● **RECORDS PROVIDED**
----------

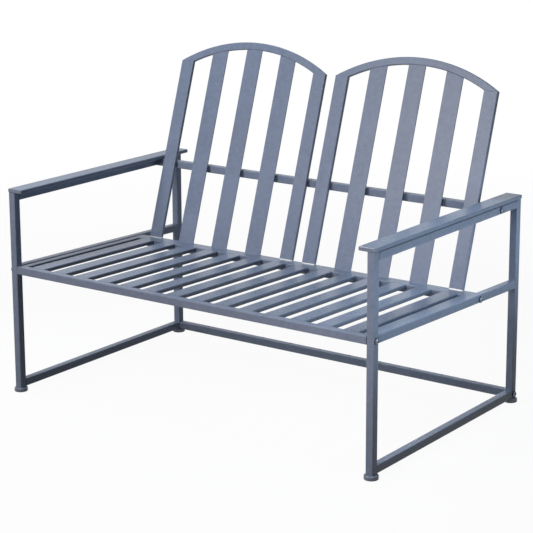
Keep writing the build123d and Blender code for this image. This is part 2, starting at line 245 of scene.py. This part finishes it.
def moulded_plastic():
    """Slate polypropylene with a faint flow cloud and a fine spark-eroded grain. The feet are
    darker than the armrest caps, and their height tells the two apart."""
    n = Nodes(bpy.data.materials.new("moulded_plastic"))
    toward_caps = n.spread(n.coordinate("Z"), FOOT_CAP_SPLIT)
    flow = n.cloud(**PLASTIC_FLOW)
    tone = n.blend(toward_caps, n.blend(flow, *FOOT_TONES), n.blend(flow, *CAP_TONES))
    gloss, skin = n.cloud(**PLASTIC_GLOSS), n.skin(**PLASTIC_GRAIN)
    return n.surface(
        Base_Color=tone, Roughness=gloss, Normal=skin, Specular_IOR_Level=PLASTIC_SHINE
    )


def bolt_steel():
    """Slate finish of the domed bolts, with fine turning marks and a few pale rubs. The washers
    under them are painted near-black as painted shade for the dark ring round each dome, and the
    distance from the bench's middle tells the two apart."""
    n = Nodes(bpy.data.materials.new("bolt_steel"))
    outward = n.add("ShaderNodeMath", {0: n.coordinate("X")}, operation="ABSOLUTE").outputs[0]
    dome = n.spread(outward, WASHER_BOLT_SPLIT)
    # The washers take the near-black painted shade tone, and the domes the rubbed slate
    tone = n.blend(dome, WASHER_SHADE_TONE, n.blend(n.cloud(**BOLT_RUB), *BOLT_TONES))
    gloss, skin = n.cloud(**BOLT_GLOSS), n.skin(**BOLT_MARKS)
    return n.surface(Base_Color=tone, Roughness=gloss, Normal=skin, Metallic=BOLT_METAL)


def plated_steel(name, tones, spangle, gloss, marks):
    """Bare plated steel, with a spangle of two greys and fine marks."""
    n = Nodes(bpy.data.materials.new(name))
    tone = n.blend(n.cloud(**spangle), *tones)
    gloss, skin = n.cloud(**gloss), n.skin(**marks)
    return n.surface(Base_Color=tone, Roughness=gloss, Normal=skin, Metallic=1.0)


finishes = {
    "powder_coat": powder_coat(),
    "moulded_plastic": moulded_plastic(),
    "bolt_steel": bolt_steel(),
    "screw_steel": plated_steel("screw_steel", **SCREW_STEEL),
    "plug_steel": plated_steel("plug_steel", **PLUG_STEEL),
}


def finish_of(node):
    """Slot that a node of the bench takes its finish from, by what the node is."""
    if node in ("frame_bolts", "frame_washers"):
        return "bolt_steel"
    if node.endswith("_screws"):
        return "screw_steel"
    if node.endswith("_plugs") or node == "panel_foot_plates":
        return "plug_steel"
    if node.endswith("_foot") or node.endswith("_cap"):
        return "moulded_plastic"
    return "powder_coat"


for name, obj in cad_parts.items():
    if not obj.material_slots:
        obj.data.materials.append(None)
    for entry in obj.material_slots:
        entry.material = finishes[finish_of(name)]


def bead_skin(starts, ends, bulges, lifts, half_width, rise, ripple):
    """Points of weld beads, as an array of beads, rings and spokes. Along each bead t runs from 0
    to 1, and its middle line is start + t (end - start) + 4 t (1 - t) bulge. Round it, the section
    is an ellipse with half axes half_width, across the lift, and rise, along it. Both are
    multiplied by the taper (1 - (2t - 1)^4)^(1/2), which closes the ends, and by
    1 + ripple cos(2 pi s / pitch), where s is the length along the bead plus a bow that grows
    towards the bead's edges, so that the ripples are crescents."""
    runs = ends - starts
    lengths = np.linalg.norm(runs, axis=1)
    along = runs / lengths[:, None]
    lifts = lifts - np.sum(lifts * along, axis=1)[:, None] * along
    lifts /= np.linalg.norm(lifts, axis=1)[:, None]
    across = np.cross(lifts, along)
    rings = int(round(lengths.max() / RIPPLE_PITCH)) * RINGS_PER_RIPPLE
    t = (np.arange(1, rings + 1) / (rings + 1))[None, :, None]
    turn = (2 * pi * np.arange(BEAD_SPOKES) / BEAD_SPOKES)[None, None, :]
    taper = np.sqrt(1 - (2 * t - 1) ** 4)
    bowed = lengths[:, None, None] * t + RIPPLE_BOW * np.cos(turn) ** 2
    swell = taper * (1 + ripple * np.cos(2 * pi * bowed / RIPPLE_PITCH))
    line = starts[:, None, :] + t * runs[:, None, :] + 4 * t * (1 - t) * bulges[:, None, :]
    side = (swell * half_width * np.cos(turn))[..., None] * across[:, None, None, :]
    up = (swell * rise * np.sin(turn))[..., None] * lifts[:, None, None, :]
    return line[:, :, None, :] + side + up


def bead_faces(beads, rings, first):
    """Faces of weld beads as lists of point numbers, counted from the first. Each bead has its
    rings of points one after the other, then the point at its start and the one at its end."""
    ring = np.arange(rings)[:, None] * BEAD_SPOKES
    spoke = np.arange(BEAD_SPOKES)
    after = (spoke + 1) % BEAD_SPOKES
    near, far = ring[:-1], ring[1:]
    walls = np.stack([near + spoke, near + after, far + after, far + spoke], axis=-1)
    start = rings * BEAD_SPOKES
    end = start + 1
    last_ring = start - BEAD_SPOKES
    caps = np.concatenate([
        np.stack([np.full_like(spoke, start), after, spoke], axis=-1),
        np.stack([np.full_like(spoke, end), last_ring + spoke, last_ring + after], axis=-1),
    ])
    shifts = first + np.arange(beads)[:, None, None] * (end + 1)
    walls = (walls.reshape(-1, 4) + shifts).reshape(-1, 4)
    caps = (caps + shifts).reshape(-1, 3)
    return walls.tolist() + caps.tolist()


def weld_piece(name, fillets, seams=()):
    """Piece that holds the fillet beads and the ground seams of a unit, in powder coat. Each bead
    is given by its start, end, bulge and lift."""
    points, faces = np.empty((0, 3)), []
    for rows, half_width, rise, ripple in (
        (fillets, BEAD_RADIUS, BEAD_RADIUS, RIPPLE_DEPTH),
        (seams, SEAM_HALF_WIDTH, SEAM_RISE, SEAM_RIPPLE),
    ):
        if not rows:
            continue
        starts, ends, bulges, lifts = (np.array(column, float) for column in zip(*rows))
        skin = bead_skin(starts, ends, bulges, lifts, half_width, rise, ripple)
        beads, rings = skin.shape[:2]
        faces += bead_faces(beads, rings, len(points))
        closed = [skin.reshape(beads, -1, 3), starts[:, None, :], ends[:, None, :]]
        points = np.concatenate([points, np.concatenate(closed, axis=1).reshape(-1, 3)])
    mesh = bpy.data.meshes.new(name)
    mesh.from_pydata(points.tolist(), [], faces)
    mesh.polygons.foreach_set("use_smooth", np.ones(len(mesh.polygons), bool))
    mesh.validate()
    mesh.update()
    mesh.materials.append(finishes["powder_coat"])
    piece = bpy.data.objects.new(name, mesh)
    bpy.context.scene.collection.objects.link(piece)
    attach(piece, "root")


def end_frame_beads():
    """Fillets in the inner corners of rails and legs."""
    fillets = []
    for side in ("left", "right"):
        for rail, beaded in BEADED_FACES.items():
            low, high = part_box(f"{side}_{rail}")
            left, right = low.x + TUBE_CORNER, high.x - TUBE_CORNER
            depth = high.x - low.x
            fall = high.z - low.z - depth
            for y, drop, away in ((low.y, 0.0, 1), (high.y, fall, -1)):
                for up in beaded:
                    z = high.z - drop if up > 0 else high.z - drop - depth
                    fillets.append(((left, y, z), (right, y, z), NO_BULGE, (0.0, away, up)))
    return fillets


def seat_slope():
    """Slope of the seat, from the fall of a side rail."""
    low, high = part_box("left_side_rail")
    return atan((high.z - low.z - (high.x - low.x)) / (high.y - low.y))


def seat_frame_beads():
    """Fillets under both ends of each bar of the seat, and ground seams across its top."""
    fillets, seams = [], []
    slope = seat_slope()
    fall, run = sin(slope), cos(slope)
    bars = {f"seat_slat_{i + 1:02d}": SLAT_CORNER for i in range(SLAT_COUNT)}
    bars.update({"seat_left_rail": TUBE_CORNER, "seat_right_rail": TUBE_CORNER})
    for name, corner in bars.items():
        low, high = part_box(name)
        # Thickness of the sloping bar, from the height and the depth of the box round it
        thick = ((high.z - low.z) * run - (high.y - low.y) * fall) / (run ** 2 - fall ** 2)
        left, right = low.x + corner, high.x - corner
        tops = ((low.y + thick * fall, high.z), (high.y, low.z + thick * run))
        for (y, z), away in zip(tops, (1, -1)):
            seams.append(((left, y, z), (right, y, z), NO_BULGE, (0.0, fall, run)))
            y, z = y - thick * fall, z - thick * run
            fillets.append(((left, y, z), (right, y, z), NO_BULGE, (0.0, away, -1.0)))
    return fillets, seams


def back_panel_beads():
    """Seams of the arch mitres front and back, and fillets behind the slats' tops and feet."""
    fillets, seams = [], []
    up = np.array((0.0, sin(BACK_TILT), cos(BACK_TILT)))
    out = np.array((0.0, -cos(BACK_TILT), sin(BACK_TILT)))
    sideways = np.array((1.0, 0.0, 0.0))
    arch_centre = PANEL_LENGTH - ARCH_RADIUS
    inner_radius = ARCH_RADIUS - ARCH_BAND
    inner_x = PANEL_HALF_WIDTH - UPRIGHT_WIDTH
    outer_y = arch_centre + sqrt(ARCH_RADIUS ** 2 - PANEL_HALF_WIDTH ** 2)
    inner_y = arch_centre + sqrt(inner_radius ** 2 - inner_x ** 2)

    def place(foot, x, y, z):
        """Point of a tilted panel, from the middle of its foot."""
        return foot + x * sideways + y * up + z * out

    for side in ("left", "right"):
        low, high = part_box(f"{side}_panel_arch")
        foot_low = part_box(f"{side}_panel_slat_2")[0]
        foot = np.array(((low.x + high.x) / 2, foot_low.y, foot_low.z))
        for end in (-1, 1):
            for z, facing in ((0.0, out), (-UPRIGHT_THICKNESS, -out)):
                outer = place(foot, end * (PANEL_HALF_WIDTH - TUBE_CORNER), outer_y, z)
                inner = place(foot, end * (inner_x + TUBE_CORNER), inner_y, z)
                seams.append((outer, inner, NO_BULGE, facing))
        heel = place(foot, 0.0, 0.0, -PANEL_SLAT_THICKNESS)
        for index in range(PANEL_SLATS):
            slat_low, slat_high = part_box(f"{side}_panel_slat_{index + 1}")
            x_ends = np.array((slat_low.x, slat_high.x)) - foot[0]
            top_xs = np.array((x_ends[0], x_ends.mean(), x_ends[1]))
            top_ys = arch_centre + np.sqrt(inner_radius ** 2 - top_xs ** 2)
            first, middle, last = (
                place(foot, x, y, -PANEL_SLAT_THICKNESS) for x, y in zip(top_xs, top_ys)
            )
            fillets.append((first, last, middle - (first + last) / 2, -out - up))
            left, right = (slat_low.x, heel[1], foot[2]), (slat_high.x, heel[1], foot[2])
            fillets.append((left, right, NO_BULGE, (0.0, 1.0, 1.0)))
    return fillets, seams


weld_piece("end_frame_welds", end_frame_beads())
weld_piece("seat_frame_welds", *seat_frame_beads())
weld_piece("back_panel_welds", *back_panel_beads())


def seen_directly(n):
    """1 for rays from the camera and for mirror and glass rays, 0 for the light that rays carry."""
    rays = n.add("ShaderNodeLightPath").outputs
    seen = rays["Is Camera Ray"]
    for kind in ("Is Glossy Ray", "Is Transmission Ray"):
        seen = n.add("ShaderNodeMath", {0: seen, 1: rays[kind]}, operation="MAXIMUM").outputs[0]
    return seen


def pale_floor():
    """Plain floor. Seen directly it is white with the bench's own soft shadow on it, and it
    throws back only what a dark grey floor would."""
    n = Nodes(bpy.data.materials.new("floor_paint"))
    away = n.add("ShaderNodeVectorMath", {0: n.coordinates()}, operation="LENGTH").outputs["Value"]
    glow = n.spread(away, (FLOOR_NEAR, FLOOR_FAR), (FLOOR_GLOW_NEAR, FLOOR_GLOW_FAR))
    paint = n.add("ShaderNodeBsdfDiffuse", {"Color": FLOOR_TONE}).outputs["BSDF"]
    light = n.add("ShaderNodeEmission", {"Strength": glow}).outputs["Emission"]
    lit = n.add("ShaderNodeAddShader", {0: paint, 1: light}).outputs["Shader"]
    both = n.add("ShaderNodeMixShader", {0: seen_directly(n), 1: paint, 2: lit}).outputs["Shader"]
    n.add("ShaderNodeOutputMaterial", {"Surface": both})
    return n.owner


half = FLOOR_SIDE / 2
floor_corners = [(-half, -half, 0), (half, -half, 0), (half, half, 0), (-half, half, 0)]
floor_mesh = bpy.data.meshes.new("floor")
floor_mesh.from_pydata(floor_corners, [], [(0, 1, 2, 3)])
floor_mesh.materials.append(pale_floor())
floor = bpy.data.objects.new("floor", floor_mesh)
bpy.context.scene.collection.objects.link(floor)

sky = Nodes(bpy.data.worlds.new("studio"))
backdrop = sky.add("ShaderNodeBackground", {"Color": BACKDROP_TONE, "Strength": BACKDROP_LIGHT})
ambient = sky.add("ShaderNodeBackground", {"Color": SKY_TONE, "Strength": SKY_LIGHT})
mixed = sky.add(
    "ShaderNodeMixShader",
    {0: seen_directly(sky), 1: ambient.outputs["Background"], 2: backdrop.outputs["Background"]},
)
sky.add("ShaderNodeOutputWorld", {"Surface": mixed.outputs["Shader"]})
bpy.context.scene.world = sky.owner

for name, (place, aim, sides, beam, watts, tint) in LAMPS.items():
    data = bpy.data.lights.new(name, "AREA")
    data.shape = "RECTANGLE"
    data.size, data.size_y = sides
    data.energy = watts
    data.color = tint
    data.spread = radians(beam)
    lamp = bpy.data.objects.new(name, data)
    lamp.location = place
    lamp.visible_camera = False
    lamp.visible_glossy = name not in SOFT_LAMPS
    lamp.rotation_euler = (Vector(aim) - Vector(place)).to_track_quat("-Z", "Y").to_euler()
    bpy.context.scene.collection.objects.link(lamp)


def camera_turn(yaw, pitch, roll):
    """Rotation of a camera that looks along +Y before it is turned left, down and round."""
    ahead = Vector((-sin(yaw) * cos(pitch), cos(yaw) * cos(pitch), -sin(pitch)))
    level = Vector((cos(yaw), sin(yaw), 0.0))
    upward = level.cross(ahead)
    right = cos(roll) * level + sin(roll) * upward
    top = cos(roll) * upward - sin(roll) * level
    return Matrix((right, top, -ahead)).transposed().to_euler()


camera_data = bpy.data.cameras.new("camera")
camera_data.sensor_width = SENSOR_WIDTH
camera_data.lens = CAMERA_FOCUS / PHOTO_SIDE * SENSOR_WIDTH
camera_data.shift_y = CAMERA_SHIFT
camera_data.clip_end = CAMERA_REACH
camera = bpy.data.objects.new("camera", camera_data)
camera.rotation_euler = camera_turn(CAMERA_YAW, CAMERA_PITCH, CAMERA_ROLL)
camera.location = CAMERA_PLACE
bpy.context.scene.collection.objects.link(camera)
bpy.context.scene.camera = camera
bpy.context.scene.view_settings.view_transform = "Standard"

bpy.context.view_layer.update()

----------

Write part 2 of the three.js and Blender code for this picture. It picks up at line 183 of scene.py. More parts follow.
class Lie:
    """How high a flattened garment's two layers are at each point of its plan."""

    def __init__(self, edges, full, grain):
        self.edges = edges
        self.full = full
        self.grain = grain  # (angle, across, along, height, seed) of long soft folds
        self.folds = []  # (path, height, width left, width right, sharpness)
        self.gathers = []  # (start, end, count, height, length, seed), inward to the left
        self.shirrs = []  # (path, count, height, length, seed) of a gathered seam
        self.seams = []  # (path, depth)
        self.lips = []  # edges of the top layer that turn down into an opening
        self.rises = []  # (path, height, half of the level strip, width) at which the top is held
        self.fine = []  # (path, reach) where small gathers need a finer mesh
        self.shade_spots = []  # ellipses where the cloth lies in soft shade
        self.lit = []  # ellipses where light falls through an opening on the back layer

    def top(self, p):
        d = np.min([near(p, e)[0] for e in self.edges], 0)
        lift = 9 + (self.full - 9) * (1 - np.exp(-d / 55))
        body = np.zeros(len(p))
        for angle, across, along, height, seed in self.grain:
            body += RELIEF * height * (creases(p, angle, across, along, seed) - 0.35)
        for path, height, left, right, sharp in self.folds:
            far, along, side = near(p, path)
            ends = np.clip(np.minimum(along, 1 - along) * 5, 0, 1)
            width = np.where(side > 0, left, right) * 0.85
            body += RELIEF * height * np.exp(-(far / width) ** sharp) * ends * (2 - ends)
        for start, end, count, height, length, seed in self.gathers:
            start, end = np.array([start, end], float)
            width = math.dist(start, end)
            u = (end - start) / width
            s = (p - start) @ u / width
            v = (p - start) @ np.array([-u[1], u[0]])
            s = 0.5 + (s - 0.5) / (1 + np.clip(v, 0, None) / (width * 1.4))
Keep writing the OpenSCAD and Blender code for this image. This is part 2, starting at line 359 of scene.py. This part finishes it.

----------

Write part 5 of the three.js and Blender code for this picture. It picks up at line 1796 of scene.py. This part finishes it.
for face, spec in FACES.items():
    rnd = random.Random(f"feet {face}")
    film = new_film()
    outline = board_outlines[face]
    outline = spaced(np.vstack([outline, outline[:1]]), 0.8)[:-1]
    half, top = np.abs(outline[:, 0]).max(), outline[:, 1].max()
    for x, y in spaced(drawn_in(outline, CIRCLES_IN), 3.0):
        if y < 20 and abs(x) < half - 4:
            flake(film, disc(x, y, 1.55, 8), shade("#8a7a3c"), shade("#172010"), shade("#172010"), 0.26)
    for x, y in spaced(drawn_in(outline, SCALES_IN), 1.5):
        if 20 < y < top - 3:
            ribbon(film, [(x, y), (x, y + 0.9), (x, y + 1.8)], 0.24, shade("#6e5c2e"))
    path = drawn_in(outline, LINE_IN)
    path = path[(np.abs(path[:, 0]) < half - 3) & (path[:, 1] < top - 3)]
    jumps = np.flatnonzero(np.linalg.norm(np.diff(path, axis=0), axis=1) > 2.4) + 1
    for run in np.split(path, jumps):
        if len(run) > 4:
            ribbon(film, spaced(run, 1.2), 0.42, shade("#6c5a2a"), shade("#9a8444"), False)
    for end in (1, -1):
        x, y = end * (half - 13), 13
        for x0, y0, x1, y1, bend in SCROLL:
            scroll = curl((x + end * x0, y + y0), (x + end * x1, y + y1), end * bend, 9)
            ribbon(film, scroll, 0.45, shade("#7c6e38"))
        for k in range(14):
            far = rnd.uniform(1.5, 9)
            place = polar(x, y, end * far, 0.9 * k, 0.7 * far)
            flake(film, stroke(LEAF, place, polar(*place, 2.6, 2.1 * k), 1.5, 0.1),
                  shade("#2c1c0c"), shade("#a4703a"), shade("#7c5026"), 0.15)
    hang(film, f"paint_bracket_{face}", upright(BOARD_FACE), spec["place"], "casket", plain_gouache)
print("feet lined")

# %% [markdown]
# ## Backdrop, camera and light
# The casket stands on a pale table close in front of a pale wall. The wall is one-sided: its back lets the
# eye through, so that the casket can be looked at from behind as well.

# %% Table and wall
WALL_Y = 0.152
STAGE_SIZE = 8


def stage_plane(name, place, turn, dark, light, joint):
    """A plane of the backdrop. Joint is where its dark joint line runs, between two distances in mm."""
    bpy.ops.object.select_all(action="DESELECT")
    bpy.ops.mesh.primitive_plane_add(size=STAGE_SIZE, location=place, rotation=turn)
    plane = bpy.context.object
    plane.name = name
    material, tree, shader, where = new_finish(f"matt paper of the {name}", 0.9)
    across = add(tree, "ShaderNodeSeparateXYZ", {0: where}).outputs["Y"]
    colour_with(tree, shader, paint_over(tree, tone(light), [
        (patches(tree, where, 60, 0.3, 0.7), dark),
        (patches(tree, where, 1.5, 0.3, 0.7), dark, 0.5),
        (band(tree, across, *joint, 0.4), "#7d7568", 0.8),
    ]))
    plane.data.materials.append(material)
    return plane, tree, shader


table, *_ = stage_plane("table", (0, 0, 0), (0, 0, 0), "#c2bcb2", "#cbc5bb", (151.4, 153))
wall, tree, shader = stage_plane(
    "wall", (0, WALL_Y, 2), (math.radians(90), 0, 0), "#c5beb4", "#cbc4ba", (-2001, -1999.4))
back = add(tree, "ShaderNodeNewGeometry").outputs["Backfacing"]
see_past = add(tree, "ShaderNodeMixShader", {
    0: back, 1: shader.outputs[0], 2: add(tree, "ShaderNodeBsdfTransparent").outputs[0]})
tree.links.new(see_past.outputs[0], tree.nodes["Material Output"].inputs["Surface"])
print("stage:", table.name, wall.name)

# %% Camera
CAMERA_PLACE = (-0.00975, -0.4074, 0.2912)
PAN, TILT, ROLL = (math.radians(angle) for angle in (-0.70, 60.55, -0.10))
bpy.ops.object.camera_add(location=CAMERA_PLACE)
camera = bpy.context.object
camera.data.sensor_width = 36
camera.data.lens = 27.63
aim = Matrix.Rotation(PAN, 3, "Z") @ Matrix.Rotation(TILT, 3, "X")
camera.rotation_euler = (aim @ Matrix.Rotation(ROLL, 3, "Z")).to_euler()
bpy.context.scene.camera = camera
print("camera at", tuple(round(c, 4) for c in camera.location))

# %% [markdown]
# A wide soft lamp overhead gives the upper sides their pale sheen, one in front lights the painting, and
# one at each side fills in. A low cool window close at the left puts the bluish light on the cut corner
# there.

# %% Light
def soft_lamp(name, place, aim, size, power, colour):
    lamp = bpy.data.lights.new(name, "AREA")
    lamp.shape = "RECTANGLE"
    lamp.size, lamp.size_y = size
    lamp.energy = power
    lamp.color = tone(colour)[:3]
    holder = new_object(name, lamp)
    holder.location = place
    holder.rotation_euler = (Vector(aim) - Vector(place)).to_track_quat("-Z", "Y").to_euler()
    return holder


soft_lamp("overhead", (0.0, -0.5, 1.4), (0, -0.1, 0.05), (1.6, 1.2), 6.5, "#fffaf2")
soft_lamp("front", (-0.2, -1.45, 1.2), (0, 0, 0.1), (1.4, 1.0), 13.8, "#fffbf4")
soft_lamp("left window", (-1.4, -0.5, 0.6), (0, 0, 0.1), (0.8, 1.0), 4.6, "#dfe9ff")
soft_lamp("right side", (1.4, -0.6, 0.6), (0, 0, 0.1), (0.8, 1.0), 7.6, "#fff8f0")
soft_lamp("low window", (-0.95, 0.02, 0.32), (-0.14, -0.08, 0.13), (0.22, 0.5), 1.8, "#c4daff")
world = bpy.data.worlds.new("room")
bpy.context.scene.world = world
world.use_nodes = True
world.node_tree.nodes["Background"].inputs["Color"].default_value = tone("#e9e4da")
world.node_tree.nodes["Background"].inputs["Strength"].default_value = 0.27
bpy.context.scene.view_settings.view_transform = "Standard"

----------

● **WORK TO BE COMPLETED**
Of the lines above, retype only those from the line containing "Keep writing the build123d" through the line containing "Roughness=gloss, Normal=skin, Metallic=BOLT_METAL)", including both, exactly.

● **EXPECTED OUTPUT**
Keep writing the build123d and Blender code for this image. This is part 2, starting at line 245 of scene.py. This part finishes it.
def moulded_plastic():
    """Slate polypropylene with a faint flow cloud and a fine spark-eroded grain. The feet are
    darker than the armrest caps, and their height tells the two apart."""
    n = Nodes(bpy.data.materials.new("moulded_plastic"))
    toward_caps = n.spread(n.coordinate("Z"), FOOT_CAP_SPLIT)
    flow = n.cloud(**PLASTIC_FLOW)
    tone = n.blend(toward_caps, n.blend(flow, *FOOT_TONES), n.blend(flow, *CAP_TONES))
    gloss, skin = n.cloud(**PLASTIC_GLOSS), n.skin(**PLASTIC_GRAIN)
    return n.surface(
        Base_Color=tone, Roughness=gloss, Normal=skin, Specular_IOR_Level=PLASTIC_SHINE
    )


def bolt_steel():
    """Slate finish of the domed bolts, with fine turning marks and a few pale rubs. The washers
    under them are painted near-black as painted shade for the dark ring round each dome, and the
    distance from the bench's middle tells the two apart."""
    n = Nodes(bpy.data.materials.new("bolt_steel"))
    outward = n.add("ShaderNodeMath", {0: n.coordinate("X")}, operation="ABSOLUTE").outputs[0]
    dome = n.spread(outward, WASHER_BOLT_SPLIT)
    # The washers take the near-black painted shade tone, and the domes the rubbed slate
    tone = n.blend(dome, WASHER_SHADE_TONE, n.blend(n.cloud(**BOLT_RUB), *BOLT_TONES))
    gloss, skin = n.cloud(**BOLT_GLOSS), n.skin(**BOLT_MARKS)
    return n.surface(Base_Color=tone, Roughness=gloss, Normal=skin, Metallic=BOLT_METAL)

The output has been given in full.